Immediate profit from predictive personalisation in your email marketing

Predictive personalisation can be interpreted by everyone to mean something different. It can be daunting sifting through 400+ email service providers (ESP), all chattering on about personalisation, let alone be able to make sense of what the distinction between each is. It was about ten years ago that the lights began to go on, as people realised each consumer bought more if you what we offered was pertinent to them.

Back then this appreciation was believed to apply to use of just a few elements, like the consumers [name]. Indeed it is a sad indictment today that there are still so many who haven’t moved on from this. If you Google email personalisation now, and you’ll find even the search engines struggling to offer clarity among, what has become the real principals of personalisation. So many people still regurgitate the spiel heard at university, banging on about it being name, age, geography, gender etc.

So what about product preferences? Hang on, that’s just opened another can or worms. As soon as we discuss product content the next word you hear is segmentation. But a segment is not personal. If you, as one person on an ecommerce database, bought a pair of jeans in the last 3 months, the adopted inference is that you have a positive inclination (and the money / propensity) to buy another pair now.

It doesn’t matter what else you bought, tops, coats, boots, socks, jumpers indeed anything; you just get lumped into a corral of people that bought that item too. There is little if any correlation between the two, just sliced and diced database. This is just about the furthest you could get from analytics, but because time is money, there are deadlines to meet, and a CTR target to achieve, off you go. A missed opportunity of utilising the nuances and subtleties of the data your platform gathers every day, lost.

So where and how does predictive personalisation come in?

The main reason retailers continue to use segmentation is because it’s easy. It is not viable for even the most competent marketing staff to have the time to drill down to each individual customer, especially if you have millions of people people to look after. It can’t be done, or so you may think, until predictive personalisation came along.
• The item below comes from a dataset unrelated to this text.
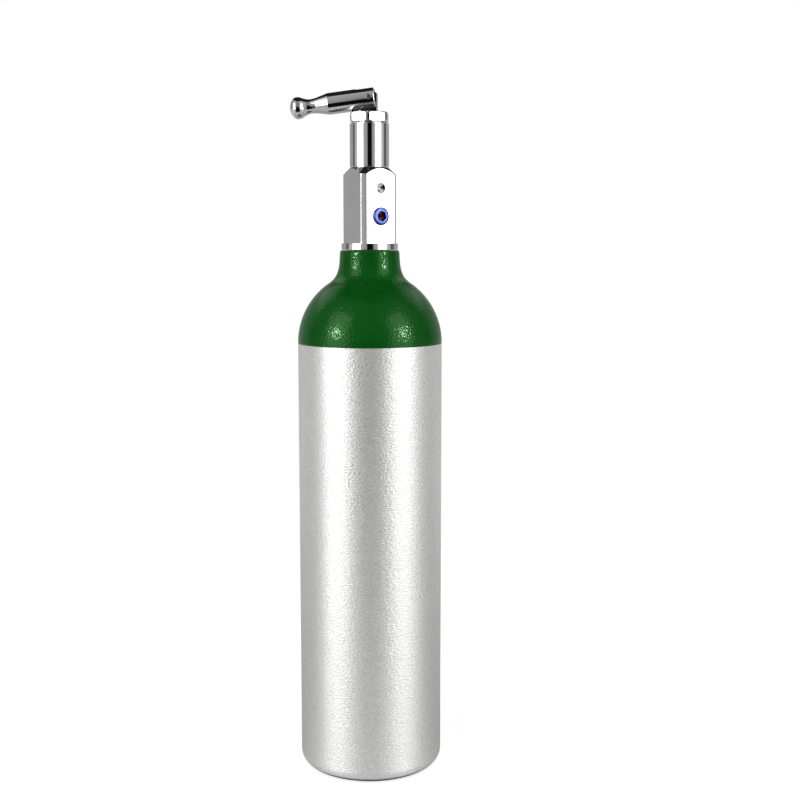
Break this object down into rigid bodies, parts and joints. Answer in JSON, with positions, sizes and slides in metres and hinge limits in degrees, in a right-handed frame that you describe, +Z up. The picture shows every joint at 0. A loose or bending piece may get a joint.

Segmentation has now been replaced by a 1:1 level personalisation. However, the boffins quickly appreciated that it wasn’t just the products themselves that had a measurable sequence. The metrics track both products purchases, and the sequence of navigation used to arrive at that purchase. The amount of time each SKU is viewed, frequency hits, and individuality of that whole sequence, make up the structure of the buying decision itself, and has become the focus.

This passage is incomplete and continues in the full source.